==== EXTRACTED DATA

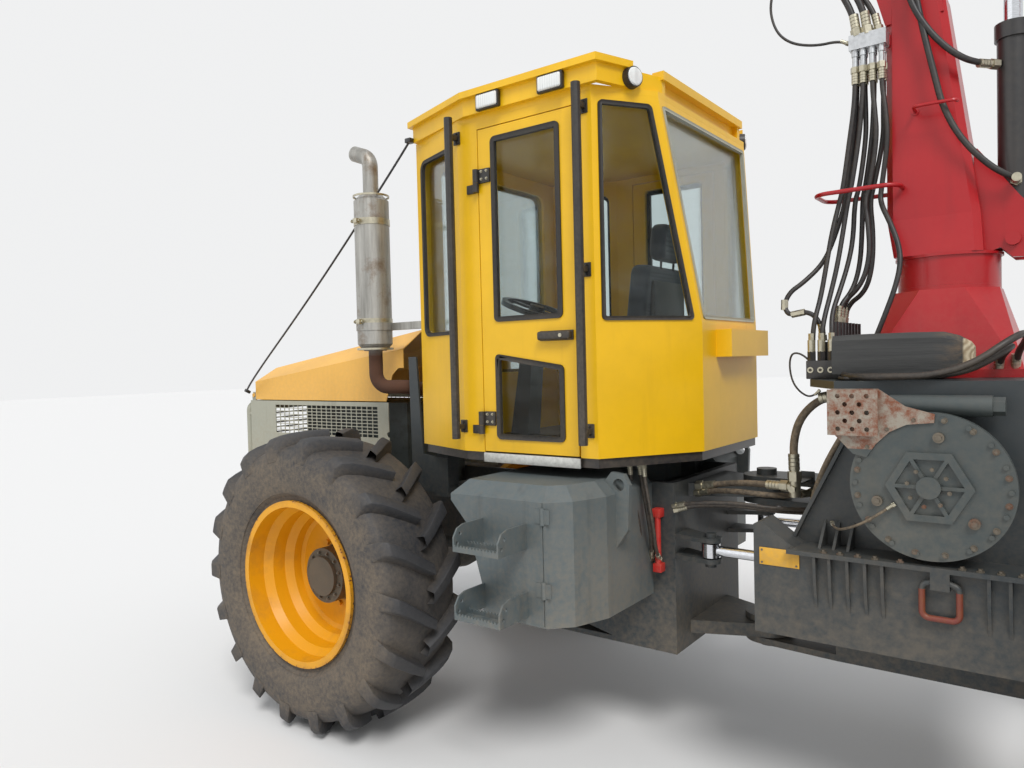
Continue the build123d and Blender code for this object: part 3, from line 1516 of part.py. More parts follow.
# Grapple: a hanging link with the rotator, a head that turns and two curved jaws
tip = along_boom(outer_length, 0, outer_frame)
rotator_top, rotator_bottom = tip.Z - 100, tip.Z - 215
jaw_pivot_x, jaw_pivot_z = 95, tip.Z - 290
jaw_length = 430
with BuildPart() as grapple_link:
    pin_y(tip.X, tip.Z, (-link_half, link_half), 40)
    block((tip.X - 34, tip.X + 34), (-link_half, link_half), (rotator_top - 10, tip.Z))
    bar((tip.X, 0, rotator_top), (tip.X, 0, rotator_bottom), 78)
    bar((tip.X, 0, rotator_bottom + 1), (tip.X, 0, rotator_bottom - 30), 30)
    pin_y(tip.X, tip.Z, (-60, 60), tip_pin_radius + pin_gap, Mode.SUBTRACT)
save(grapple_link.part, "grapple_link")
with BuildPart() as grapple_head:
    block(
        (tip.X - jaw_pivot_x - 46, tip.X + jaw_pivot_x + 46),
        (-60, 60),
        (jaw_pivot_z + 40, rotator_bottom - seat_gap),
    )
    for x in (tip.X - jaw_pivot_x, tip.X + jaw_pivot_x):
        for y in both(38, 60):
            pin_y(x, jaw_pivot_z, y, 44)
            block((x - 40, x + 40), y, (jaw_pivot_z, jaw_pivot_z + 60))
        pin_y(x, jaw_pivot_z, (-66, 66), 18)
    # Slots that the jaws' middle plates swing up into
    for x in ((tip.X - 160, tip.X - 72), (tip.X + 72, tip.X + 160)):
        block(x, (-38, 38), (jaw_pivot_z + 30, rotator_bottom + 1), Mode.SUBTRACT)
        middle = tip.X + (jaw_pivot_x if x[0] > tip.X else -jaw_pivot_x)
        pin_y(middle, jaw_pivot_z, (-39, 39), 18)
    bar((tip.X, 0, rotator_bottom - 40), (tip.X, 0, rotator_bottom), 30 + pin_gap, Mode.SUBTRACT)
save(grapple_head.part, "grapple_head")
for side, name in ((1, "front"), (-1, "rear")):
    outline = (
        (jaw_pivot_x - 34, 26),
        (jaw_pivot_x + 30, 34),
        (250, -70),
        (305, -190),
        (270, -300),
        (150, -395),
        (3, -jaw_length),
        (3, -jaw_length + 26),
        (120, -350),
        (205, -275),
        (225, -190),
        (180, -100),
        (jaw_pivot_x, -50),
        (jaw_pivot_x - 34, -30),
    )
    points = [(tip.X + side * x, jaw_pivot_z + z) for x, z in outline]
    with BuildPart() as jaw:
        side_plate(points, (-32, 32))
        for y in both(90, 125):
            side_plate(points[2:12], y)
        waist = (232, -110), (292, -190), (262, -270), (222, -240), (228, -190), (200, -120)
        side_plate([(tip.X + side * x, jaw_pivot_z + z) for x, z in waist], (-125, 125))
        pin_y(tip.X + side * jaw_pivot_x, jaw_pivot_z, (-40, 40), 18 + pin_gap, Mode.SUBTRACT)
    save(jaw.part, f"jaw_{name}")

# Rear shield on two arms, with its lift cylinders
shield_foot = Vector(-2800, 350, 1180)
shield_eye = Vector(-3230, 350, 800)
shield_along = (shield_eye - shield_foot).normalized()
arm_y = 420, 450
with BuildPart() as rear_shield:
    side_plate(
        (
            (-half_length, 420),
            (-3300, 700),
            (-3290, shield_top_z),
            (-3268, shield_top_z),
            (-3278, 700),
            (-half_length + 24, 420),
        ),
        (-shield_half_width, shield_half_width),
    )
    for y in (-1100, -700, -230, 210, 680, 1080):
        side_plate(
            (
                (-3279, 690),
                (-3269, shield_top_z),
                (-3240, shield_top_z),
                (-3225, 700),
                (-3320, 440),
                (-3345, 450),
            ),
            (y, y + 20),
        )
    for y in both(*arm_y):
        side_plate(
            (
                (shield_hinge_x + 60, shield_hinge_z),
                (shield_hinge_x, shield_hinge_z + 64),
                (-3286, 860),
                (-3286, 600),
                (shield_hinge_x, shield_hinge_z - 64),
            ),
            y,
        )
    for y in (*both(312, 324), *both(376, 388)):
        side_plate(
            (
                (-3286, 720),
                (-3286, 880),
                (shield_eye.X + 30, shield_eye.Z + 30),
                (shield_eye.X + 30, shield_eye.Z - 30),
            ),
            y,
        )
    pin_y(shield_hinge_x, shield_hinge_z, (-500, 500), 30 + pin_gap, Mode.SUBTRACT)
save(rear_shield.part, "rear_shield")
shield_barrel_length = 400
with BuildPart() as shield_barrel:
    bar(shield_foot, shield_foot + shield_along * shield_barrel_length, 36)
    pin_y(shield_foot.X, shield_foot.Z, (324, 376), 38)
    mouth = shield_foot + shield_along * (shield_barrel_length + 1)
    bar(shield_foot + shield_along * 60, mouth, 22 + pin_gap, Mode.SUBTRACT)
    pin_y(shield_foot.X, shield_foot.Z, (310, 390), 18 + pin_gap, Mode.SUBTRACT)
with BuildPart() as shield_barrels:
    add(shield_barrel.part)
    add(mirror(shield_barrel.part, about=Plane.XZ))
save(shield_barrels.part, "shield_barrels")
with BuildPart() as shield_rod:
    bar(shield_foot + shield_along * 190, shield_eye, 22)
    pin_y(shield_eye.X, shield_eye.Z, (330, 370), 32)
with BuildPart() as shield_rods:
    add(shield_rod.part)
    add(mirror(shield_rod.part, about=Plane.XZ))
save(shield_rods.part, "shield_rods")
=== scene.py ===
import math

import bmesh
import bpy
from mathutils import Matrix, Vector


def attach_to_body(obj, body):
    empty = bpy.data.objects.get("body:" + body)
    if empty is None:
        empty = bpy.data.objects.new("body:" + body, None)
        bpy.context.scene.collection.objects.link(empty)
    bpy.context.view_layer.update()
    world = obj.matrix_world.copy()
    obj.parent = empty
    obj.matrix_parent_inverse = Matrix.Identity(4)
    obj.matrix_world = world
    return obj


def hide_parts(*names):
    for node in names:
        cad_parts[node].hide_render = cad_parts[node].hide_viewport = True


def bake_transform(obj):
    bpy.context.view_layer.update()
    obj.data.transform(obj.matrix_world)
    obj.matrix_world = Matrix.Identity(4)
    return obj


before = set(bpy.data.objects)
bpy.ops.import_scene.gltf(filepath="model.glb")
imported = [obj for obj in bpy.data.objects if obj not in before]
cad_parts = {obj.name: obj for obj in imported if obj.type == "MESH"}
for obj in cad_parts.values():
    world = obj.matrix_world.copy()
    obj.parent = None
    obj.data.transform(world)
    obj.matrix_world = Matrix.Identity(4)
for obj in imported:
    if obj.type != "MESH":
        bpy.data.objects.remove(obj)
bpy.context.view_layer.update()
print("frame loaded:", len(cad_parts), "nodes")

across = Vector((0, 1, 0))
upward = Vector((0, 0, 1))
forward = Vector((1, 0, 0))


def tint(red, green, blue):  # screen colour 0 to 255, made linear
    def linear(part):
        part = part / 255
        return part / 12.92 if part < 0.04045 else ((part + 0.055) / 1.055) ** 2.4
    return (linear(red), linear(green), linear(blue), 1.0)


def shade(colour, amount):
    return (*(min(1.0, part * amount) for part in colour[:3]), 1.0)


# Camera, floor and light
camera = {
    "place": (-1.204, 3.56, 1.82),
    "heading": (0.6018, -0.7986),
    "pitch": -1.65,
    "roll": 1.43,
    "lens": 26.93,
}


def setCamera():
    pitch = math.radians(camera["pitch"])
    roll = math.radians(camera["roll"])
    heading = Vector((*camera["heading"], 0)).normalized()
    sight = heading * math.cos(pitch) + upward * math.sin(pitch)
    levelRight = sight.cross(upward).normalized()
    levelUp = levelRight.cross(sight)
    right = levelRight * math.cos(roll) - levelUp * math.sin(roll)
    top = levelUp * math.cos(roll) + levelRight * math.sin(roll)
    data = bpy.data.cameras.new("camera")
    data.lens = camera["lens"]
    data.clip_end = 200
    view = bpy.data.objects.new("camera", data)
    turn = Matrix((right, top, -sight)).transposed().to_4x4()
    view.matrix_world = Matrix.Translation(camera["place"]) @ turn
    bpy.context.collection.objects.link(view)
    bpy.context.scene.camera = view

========
==== EXTRACTED DATA

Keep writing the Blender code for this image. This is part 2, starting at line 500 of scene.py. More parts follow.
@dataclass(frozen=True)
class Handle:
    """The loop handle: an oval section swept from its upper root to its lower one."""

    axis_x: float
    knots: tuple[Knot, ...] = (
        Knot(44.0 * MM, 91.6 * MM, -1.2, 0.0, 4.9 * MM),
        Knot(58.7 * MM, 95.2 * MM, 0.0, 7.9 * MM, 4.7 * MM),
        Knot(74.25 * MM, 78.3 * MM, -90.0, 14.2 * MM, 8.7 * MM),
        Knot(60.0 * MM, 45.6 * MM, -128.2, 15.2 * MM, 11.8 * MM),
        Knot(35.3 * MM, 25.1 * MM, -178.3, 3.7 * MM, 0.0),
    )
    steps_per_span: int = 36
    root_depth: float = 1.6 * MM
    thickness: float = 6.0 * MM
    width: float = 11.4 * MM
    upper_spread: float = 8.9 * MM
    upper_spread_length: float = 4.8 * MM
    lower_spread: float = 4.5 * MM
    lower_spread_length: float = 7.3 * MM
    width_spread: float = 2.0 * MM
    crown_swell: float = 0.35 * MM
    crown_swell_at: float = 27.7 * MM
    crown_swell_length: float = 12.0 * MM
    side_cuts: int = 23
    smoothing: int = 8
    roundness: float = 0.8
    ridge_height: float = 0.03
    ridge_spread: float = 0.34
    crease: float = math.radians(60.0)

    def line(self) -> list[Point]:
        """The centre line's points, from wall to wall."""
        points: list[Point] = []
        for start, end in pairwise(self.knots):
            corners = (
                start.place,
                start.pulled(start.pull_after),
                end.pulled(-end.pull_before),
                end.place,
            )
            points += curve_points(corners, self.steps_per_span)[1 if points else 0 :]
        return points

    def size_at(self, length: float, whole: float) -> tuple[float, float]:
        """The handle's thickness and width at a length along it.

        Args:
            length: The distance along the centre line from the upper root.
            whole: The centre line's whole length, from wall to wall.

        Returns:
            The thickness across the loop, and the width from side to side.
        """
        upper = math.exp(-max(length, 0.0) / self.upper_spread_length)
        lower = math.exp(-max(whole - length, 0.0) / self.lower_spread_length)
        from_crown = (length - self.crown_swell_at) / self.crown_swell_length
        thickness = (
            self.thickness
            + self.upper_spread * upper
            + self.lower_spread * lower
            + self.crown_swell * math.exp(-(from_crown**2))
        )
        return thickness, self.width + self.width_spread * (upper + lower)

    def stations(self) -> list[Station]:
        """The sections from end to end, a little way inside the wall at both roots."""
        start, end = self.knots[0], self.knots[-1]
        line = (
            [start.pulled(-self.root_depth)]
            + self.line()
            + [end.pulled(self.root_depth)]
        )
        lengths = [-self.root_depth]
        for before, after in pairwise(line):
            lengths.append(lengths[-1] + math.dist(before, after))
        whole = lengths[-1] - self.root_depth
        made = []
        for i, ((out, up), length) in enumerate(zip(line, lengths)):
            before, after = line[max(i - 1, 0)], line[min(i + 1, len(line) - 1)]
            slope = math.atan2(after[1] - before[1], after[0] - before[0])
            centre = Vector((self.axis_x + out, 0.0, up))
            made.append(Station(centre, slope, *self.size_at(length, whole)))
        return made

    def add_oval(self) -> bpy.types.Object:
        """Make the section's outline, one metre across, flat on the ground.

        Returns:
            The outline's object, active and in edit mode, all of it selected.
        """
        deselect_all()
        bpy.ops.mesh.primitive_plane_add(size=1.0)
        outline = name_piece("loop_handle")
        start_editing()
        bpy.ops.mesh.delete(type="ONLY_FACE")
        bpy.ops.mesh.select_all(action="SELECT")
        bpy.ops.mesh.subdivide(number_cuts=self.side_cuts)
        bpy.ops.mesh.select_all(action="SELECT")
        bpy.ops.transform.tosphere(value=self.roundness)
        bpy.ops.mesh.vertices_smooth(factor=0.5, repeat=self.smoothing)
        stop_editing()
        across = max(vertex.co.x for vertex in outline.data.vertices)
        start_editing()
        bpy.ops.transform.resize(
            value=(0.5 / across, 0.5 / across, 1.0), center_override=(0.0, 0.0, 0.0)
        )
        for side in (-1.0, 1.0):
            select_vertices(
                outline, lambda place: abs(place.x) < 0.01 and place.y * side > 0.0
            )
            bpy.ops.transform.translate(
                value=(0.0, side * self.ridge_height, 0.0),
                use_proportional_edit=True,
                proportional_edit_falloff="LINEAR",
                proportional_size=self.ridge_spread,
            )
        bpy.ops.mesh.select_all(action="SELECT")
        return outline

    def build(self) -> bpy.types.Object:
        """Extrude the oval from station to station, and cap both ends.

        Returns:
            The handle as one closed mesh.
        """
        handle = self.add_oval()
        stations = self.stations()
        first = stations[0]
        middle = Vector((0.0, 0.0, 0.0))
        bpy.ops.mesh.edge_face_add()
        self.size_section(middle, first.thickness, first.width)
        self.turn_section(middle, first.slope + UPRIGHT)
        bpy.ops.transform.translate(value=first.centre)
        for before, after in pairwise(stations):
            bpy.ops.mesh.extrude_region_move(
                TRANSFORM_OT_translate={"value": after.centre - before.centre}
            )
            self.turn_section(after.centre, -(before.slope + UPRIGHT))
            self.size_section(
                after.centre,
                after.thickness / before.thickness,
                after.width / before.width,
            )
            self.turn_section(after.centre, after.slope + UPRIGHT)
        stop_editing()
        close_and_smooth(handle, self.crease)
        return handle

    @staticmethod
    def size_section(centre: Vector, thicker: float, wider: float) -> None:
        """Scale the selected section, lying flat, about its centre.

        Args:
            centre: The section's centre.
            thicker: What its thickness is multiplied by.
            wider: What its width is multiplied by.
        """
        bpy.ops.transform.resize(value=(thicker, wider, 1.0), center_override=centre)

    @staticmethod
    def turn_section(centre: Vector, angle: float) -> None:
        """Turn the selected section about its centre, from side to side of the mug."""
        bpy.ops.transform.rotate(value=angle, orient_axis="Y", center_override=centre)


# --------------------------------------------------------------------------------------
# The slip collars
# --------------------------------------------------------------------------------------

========
==== EXTRACTED DATA

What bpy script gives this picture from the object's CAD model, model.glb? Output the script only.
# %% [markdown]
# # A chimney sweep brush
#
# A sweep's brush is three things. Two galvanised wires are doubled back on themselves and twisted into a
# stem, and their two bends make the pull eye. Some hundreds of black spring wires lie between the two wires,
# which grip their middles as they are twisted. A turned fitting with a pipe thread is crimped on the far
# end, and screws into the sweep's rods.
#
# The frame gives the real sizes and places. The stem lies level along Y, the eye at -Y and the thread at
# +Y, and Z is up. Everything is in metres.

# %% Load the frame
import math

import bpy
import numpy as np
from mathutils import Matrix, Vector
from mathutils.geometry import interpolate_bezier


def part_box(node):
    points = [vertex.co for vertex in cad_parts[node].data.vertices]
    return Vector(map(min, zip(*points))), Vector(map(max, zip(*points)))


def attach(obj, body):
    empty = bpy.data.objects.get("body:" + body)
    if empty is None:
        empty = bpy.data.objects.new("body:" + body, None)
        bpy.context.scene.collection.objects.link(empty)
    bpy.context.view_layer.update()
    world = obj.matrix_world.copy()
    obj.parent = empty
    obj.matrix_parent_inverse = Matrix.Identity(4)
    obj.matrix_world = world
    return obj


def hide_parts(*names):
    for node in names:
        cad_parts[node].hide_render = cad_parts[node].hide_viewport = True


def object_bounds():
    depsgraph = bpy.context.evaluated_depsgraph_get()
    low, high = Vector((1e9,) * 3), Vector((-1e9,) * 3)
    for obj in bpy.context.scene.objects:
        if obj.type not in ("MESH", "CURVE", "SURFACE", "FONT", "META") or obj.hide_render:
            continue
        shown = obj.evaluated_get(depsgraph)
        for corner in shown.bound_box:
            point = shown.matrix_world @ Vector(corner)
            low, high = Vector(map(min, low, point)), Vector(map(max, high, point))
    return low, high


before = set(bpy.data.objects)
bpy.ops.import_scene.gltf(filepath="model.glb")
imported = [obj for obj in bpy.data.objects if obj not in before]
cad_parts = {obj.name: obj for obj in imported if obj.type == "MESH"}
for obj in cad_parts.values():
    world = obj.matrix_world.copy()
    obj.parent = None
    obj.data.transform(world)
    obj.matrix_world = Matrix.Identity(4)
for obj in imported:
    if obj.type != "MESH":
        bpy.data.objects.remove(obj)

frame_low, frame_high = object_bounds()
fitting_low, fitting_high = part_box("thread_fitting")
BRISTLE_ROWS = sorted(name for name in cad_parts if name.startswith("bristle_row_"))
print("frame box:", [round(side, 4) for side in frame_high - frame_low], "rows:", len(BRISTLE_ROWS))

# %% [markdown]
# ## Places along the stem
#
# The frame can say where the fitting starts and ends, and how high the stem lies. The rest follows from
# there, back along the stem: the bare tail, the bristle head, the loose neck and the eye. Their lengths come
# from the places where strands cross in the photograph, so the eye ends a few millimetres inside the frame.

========

> [WRITTEN TASK]:
Above are the records; from them, give again exactly the lines from the one containing "add(mirror(shield_barrel.part, about=Plane.XZ))" through the one containing "forward = Vector((1, 0, 0))", both included.

> [OUTPUT FOR THIS EXERCISE]:
    add(mirror(shield_barrel.part, about=Plane.XZ))
save(shield_barrels.part, "shield_barrels")
with BuildPart() as shield_rod:
    bar(shield_foot + shield_along * 190, shield_eye, 22)
    pin_y(shield_eye.X, shield_eye.Z, (330, 370), 32)
with BuildPart() as shield_rods:
    add(shield_rod.part)
    add(mirror(shield_rod.part, about=Plane.XZ))
save(shield_rods.part, "shield_rods")
=== scene.py ===
import math

import bmesh
import bpy
from mathutils import Matrix, Vector


def attach_to_body(obj, body):
    empty = bpy.data.objects.get("body:" + body)
    if empty is None:
        empty = bpy.data.objects.new("body:" + body, None)
        bpy.context.scene.collection.objects.link(empty)
    bpy.context.view_layer.update()
    world = obj.matrix_world.copy()
    obj.parent = empty
    obj.matrix_parent_inverse = Matrix.Identity(4)
    obj.matrix_world = world
    return obj


def hide_parts(*names):
    for node in names:
        cad_parts[node].hide_render = cad_parts[node].hide_viewport = True


def bake_transform(obj):
    bpy.context.view_layer.update()
    obj.data.transform(obj.matrix_world)
    obj.matrix_world = Matrix.Identity(4)
    return obj


before = set(bpy.data.objects)
bpy.ops.import_scene.gltf(filepath="model.glb")
imported = [obj for obj in bpy.data.objects if obj not in before]
cad_parts = {obj.name: obj for obj in imported if obj.type == "MESH"}
for obj in cad_parts.values():
    world = obj.matrix_world.copy()
    obj.parent = None
    obj.data.transform(world)
    obj.matrix_world = Matrix.Identity(4)
for obj in imported:
    if obj.type != "MESH":
        bpy.data.objects.remove(obj)
bpy.context.view_layer.update()
print("frame loaded:", len(cad_parts), "nodes")

across = Vector((0, 1, 0))
upward = Vector((0, 0, 1))
forward = Vector((1, 0, 0))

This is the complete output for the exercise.